Nick Saban is without question one of the best defensive back coaches in America. Many consider him the authority on the position,but at this point even he must be starting to feel the walls close in on him.
So who is left? and what can Alabama fans expect?
Alabama essentially starts three corners;two standard corners and a nickel.
Alabama's most experienced player is Dre Kirkpatrick, who played well though sparingly last year, he will start at one spot.
Burton Scott was a five star athlete in high school that spent his first year at receiver. He made the switch to defensive back his second season and took a redshirt year to learn the position. By all accounts, he has improved his understanding and is most likely going to start opposite Dre Kirkpatrick.
Phelon Jones is a junior transfer from LSU. He played some nickel as a freshman with the Tigers and was seemingly doing well, but defensive coaching changes resulted in Jones looking elsewhere to finish his career.
Jones is battling with Scott for the starting corner spot, but the loser here will be playing nickel so the end result will be that both players will essentially be starters.
All three of these corners have talent, but little to no experience. To make matters worse the only players currently providing competition are two true freshman and some walk-ons.
The two freshman are DeMarcus Milliner and John Fulton. If there was any thought to redshirting them before, it's gone now. If they aren't in traction this fall, they will not redshirt.
Alabama will bring in three more true freshman this summer and fall. Deion Belue looks like a longer term project and was likely signed more for his return skills. Belue may have problems getting past the NCAA clearinghouse as well.
Nick Perry is an excellent safety prospect. It might be possible to switch him to corner, but Alabama is only slightly better off at safety than they are at corner.
Jarrick Williams is another safety and is too big for corner, in fact if he gets much heavier he may end up at linebacker.
I expect freshman athlete Blake Sims could end up at corner as well but he played quarterback in high school so there is little to no chance he could help this year.
The situation at safety is almost as bad.
Alabama returns its lone proven commodity in Mark Barron. In only his second season starting he is now the team's secondary veteran.
With Green gone for the year, former special teamers Rod Woodson and Robert Lester are fighting it out for the other spot. So far, neither has seized the opportunity.
As an emergency option, Nick Saban has been rotating receivers Kendell Kelly and Brandon Gibson at safety all spring.

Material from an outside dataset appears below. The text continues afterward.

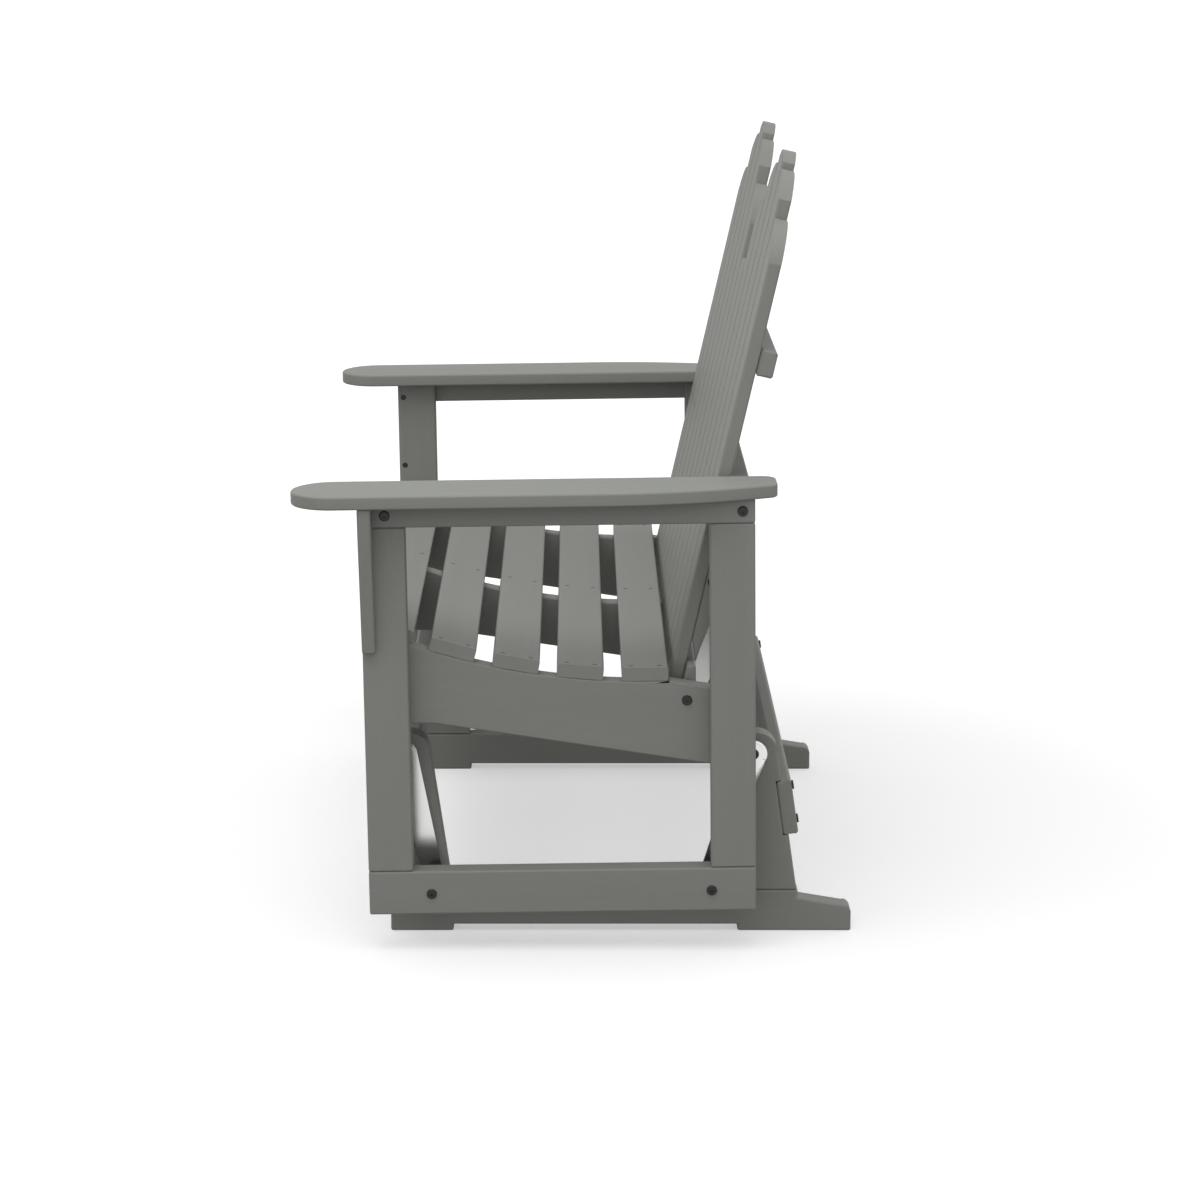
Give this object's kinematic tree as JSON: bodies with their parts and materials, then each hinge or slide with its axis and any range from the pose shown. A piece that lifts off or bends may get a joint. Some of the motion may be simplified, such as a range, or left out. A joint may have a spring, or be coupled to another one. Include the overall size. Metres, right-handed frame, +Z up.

Alabama signed four receivers as part of the 2010 class. If any of them so much as miss a pass this fall they could find themselves on defense. For these young players, looking up to a long list of talented players ahead of them at wide receiver, the switch to defensive back could put them on the field sooner rather than later.
With so little experience in the secondary Alabama will not be able to afford to play containment defense. The front seven must attack the passer. Giving a quarterback time will prove fatal, especially early in the season.
For the fans in the stands, Get ready for some "Oh Crap" moments. They are coming. The players we have are talented, but they are going to have to learn on the fly, and that means they are going to get schooled at times.
Alabama will improve over time because of talent and because they are being coached by the best, but there is no substitute or shortcut for experience in the secondary.
On the flip side Alabama fans may see more firepower on offense. The staff knows no lead will be safe and Alabama may have to play from behind. Red zone efficiency will be key as Alabama also graduated its All-American place kicker.
All eyes will be on early games against Penn State, Arkansas, and Florida. Alabama's rebuilt secondary will be tested; can they pass the test? The answer may dictate Alabama's fate in 2010.